Rüdesheimer Rosengarten (1979): The first wine I ever bought by the case. I had drunk it by the glass in after work sessions in the local Davy’s wine bar close to our office in Noble Street. I was so impressed I bought 12 bottles. Not the most economical way to buy wine but I knew nothing of wine merchants and wine warehouses!

Banda Azul (1980): The first wine I bought more than one case of. This was in the days of Oddbins expansion in London and they were doing this wine as their Wine of the Month: buy a case and get an extra discount.  It was such a favourite with my group of friends at the time that several of us went out and bought a case or two each. A real bargain, it was all we drank for some months thereafter.

Marque de Caceres (1981): My first experience of quality Rioja. By then I was working for Coopers & Lybrand in their management consultancy division. I went to see a production at the Orange Tree Theatre in Richmond and bumped into the head of the IT group. Always an uncertain etiquette situation when you bump into your boss who you don’t know particularly well in a social context. Full marks to the boss, she invited me and my girlfriend back round to her flat just around the corner for a glass of wine. And it was my first memorable experience of a seriously full-bodied red. Delicious even if I had not the faintest idea how to pronounce it.

As long as I can get the cork out!
 Around this time wine warehouses started to appear where you could taste the wines before buying. To me a novel concept. While I was in such an establishment in Merton a man came in who declined the offer of a tasting. "We're having a party. I've got the beer. The missus says we have to have some wine. I don't care what it is as long as I can get the cork out!"

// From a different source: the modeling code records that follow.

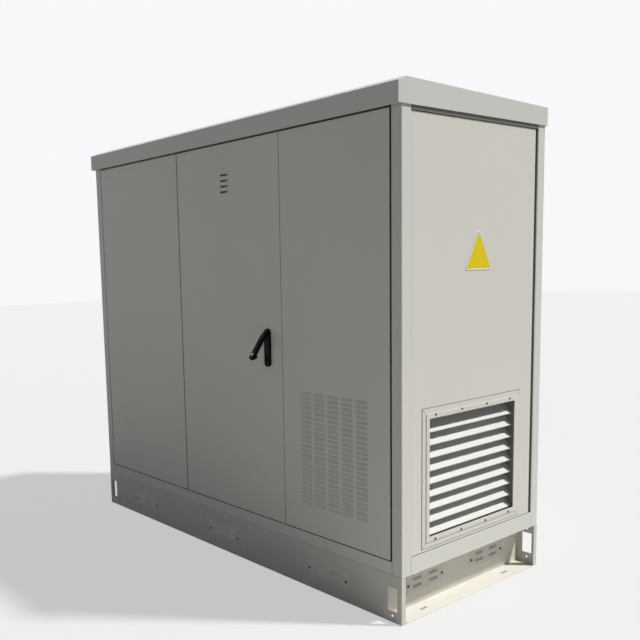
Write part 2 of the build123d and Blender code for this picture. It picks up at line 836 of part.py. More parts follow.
def sliding_bolt(x, upper):
    """A round bolt with a knob, shot into its keep."""
    tip = shoot_top if upper else shoot_bottom
    way = -1 if upper else 1
    bolt = rod("z", bolt_radius, (x, shoot_y), tip, tip + way * bolt_length)
    bolt = chamfer([e for e in bolt.edges() if abs(e.center().Z - tip) < 0.01], 2)
    z = tip + way * knob_distance
    knob = rod("y", 4, (x, z), shoot_y, shoot_y + 22)
    return bolt + knob + rod("y", 7, (x, z), shoot_y + 22, shoot_y + 30)


def pressed_louvres(door):
    """Press the louvre field: hoods that open downwards, in columns."""
    hoods = []
    pockets = []
    f = front_y
    middle = (right_leaf[0] + right_leaf[1]) / 2
    field_z = leaf_z0 + louvre_field_height
    for c in range(louvre_columns):
        x = middle + (c - (louvre_columns - 1) / 2) * louvre_column_pitch
        w = louvre_width / 2
        for r in range(louvre_rows):
            z0 = field_z + (r - louvre_rows / 2) * louvre_row_pitch + (louvre_row_pitch - louvre_height) / 2
            z1 = z0 + louvre_height
            hood = Polyline((f + 0.5, z1), (f - louvre_rise, z0), (f + 0.5, z0), close=True)
            hoods.append(prism(hood, "x", x - w, x + w))
            t = louvre_wall
            inside = Polyline((f + sheet + 1, z1 - 2 * t), (f - louvre_rise + t, z0 - 1), (f + sheet + 1, z0 - 1), close=True)
            pockets.append(prism(inside, "x", x - w + t, x + w - t))
    return door + hoods - pockets


def top_vent_place():
    """The middle of the slots near the top of the centre leaf."""
    return (centre_leaf[0] + centre_leaf[1]) / 2, leaf_z1 - top_vent_drop


def centre_stiffener_heights():
    """Where the centre leaf's stiffeners lie, which also carry the rod guides."""
    return leaf_z0 + centre_stiffener_low, leaf_z1 - centre_stiffener_high


def centre_door():
    """The centre leaf, with the slots at its top and the holes for the handle."""
    door = leaf(centre_leaf, pivot_of(centre_leaf, True), centre_stiffener_heights())
    y0, y1 = front_y - 1, front_y + sheet + 1
    x, middle = top_vent_place()
    for i in range(top_vent_count):
        z = middle + (i - (top_vent_count - 1) / 2) * top_vent_pitch
        door -= obround("y", y0, y1, (x, z), top_vent_length, top_vent_width)
    return door - rod("y", spindle_radius + 1, (handle_centre_x, handle_pivot_height), y0, y1)


def side_door(span, left_hinged, bolt_x):
    """A leaf that is held by two sliding bolts at its free edge."""
    heights = (leaf_z0 + side_stiffener_low, leaf_z1 - side_stiffener_high)
    door = leaf(span, pivot_of(span, left_hinged), heights)
    return door + bolt_guides(bolt_x, True) + bolt_guides(bolt_x, False)


def vent_baffle():
    """The rain baffle behind the slots, open at its lower edge."""
    w, h = baffle_width / 2, baffle_height / 2
    y0 = front_y + sheet
    x, z = top_vent_place()
    tray = pan("y", y0 + stiffener_depth, -stiffener_depth, thin_sheet, x - w, x + w, z - h, z + h)
    return tray - block(x - w + thin_sheet, x + w - thin_sheet, y0 - 1, y0 + stiffener_depth - thin_sheet, z - h - 1, z - h + 5)


# Swing handle and latch


def handle_plate():
    """The handle's long plate with round ends, bored for the spindle and for the lever's collar."""
    w, length = handle_plate_width, handle_plate_length
    z = handle_pivot_height + handle_plate_above_pivot - length / 2
    x = handle_centre_x
    y0 = front_y - handle_plate_thickness
    plate = obround("y", y0, front_y, (x, z), length, w, False)
    plate = fillet([e for e in plate.edges() if abs(e.center().Y - y0) < 0.01], 2.5)
    plate -= rod("y", collar_radius + collar_clearance, lock_spot, y0 - 1, front_y + 1)
    return plate - rod("y", spindle_radius + turning_clearance, (x, handle_pivot_height), y0 - 1, front_y + 1)


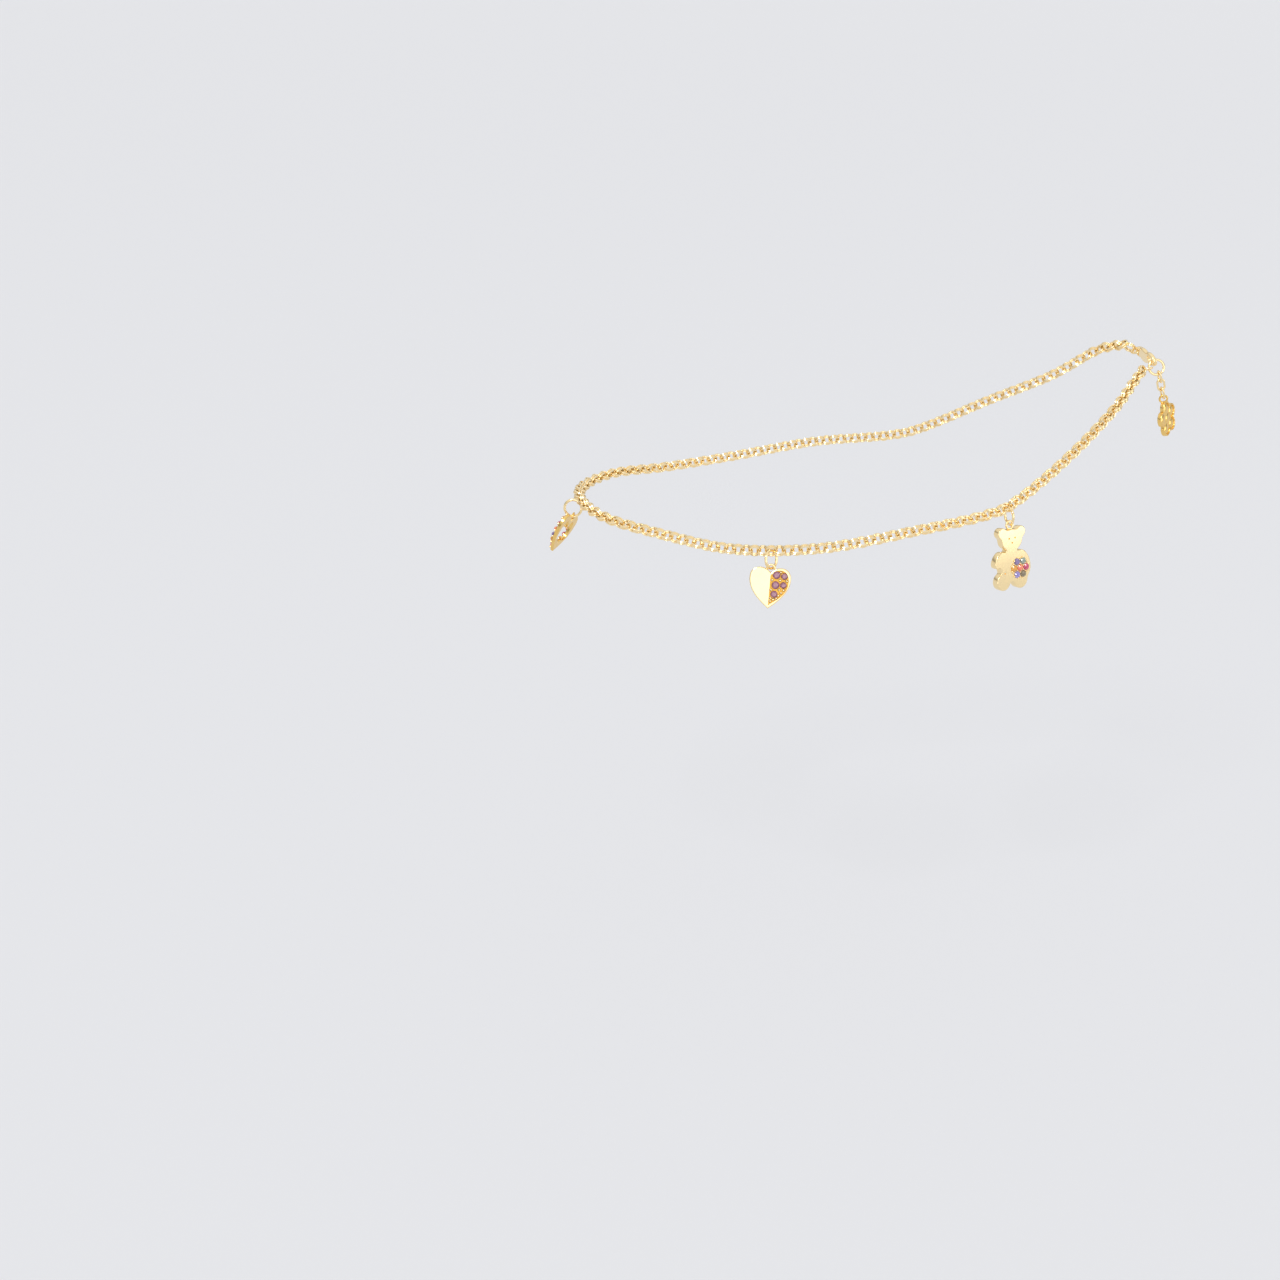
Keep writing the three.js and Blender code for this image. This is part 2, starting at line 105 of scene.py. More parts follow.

Zind Humbrecht Herrenweg Turckheim (1987): My first discovery of dessert Gewurtztraminer. I don’t know how I discovered this wine but it gave me my first introduction to a seriously delicious wine. I knew about Rhone sweeties such as Muscat (de Beaume de Venise, Miravalle and Frontignan) and have majored in dessert wines ever since, especially the magnificent triple vintage of 1988/89/90.

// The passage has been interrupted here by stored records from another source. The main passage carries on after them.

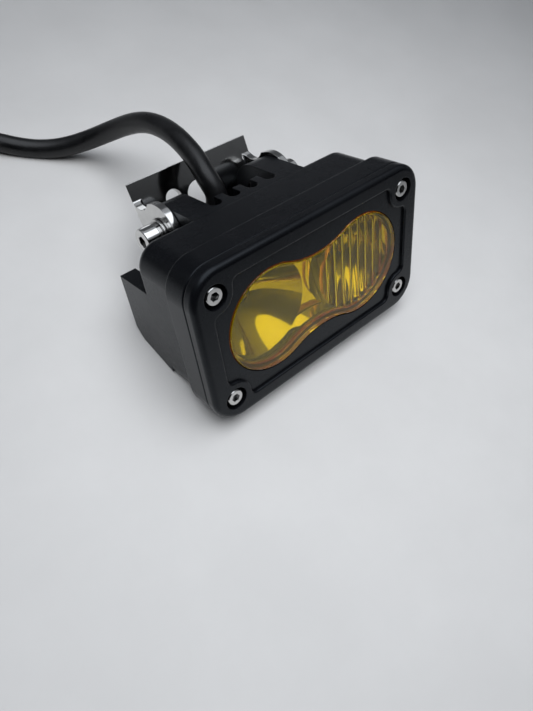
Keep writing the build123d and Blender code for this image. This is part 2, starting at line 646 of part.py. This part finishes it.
with BuildPart() as vent_plug:
    with BuildSketch(front(BLOCK_END + CLEAR)):
        with Locations(VENT_SPOT):
            Circle(VENT_HEAD_R)
    extrude(amount=-VENT_HEAD_T)
    crown = vent_plug.faces().sort_by(Axis.Y)[-1]
    fillet(crown.edges(), VENT_EDGE_R)
    with BuildSketch(front(BLOCK_END + CLEAR)):
        with Locations(VENT_SPOT):
            Circle(VENT_R - CLEAR)
    extrude(amount=VENT_DEPTH + CLEAR)
    with BuildSketch(front(BLOCK_END + NOTCH_D)):
        with Locations(VENT_SPOT):
            with PolarLocations(VENT_HEAD_R, VENT_NOTCHES):
                Circle(NOTCH_R)
    extrude(amount=-VENT_HEAD_T, mode=Mode.SUBTRACT)
save(vent_plug, "vent_plug")

# ---- bracket: a sheet-steel U with two goosenecked arms ----------------------------------------------
PLATE_TOP, PLATE_BOTTOM = 10.2, -11.0
MAIN_HOLE_R = 4.2
SIDE_HOLE_R, SIDE_HOLE_X, SIDE_HOLE_V = 2.65, -8.4, 1.9
ARM_END_R = 7.9
RELIEF_R, RELIEF_U, RELIEF_V = 5.6, 6.5, 8.8
BEND_R, OUTER_BEND_R = 1.0, 2.7


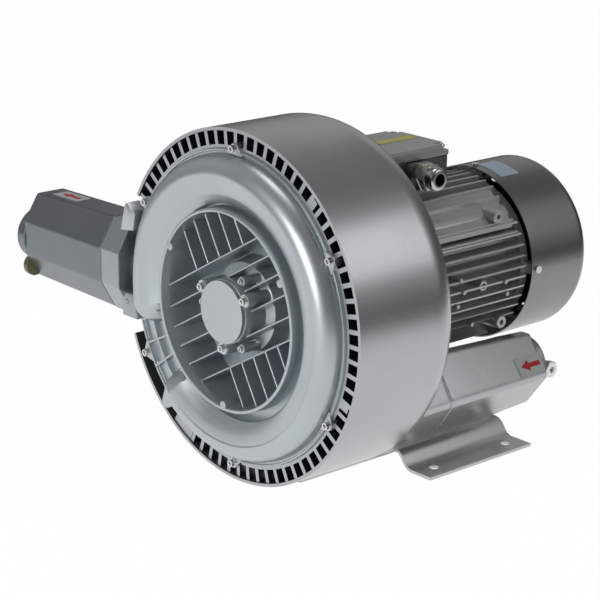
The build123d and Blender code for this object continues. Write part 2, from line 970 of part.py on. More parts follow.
def gauge_plug(bore_v):
    """Small plug that stands out of the collar's side."""
    length = gauge_plug_reach - port_bore_radius - 5.0
    start = gauge_plug_reach - length / 2
    bar = Pos(start, bore_v + gauge_plug_v + 5.0, -port_collar_length / 2) * Rot(0, 90, 0)
    return bar * Cylinder(gauge_plug_radius, length) - collar(port_collar_radius + press_gap, bore_v)


def neck_bore(radius, reach):
    return Pos(0, 0, reach / 2 + gasket_thickness) * Cylinder(radius, reach)


def right_neck():
    """Inlet neck: it grows out of the casing's back round the port and ends at the silencer's seam."""
    reach = right_seam_depth - neck_start_depth
    body = right_place(0) * Pos(0, 0, gasket_thickness) * extrude(right_section(), amount=reach - gasket_thickness)
    casing = disc(casing_radius + seat_gap, neck_start_depth - 1.0, casing_back_depth)
    bore = right_place(0) * neck_bore(right_duct_bore, reach)
    return body.cut(casing, bore)


def left_duct(radius, inner_reach):
    """Round passage from the casing out to the neck's block, along X."""
    outer_x = left_seam_x + left_block_length - 1.0
    length = -inner_reach - outer_x
    middle = (-inner_reach + outer_x) / 2
    place = Pos(middle, row_y + left_duct_depth, shaft_height + left_port_height)
    return place * Rot(0, 90, 0) * Cylinder(radius, length)


def left_neck():
    """Outlet neck: a block with the silencer's section, and a round duct back to the casing."""
    block = extrude(left_section(), amount=left_block_length - gasket_thickness)
    block = left_place(0) * Pos(0, 0, gasket_thickness) * block
    duct = left_duct(left_duct_bore + left_duct_wall, channel_centre_radius)
    casing = disc(casing_radius + seat_gap, cover_joint_depth - 60.0, stage_joint_depth)
    bore = left_place(0) * neck_bore(right_duct_bore, left_block_length - gasket_thickness)
    lower = left_lug(left_lug_low)
    upper = left_lug(left_lug_high)
    body = merged([block, duct, lower, upper])
    return body.cut(casing, left_duct(left_duct_bore, channel_centre_radius), bore)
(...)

Chateau Suduiraut (1992): My first experience of premier cru classé Sauternes. Mary and I won a week's wine course at Chateau Magnol in a competition run by Decanter. Previously only for trade Barton & Guestier we guessed that they were thinking of opening it up as a commercial holiday offering and a dozen of us were the lucky guinea pigs for a trial run. Classes in the morning, a four course lunch with wines, and afternoon excursion to a chateau then a four course meal in the evening with even more wine. One trip was to Chateau Suduiraut, a neighbour to Yquem, producing Sauternes from similar terroir for a fraction the price. We got to taste the wine in cask: nectar of the Gods!

Chateau D'Angludet (1993): The first case of wine Mary and I bought together. Discovered at the East Anglian Wine Festival. It is a Cru Bourgeois Exceptionnel from Margaux and a wine we have returned to many times since.
Chateau Lynch Bages (1993, vintage 1989): Our wedding list wine. We married late and both had well established households. Combining our household presented a challenge with the wedding list as we already had pretty much two of everything. Once answer was fine wine from the year we met. Friends could buy as many or a few bottles as they liked; one extremely generous wine-loving friend bought six, we ended up with a complete case of 12. It was stashed away for at least 10 years before we cracked the first one. We still have four left after 27 years!

Chateau Yquem (1994, vintage 1988): A gift from a friend. We had our friend Bron stay with us for a few months in 1994 while he was between house moves. As a thank you present he gave me this to be saved for my 70th birthday. That's a long time to have to wait to open a present
Colavecchio Primitivo (2008): My favourite grape variety from Puglia. When we bought a home in southern Italy in 2004 we were introduced to a range of regional varietals. This rich, jammy, alcoholic wine is my favourite. This cantina sells wine from the pump, take along your own containers and stock up of some serious quaffing wine for around €1.60 per litre.

For more on my wine voyage see elsewhere on this blog: "Wine".

Who knows what delights the future will bring?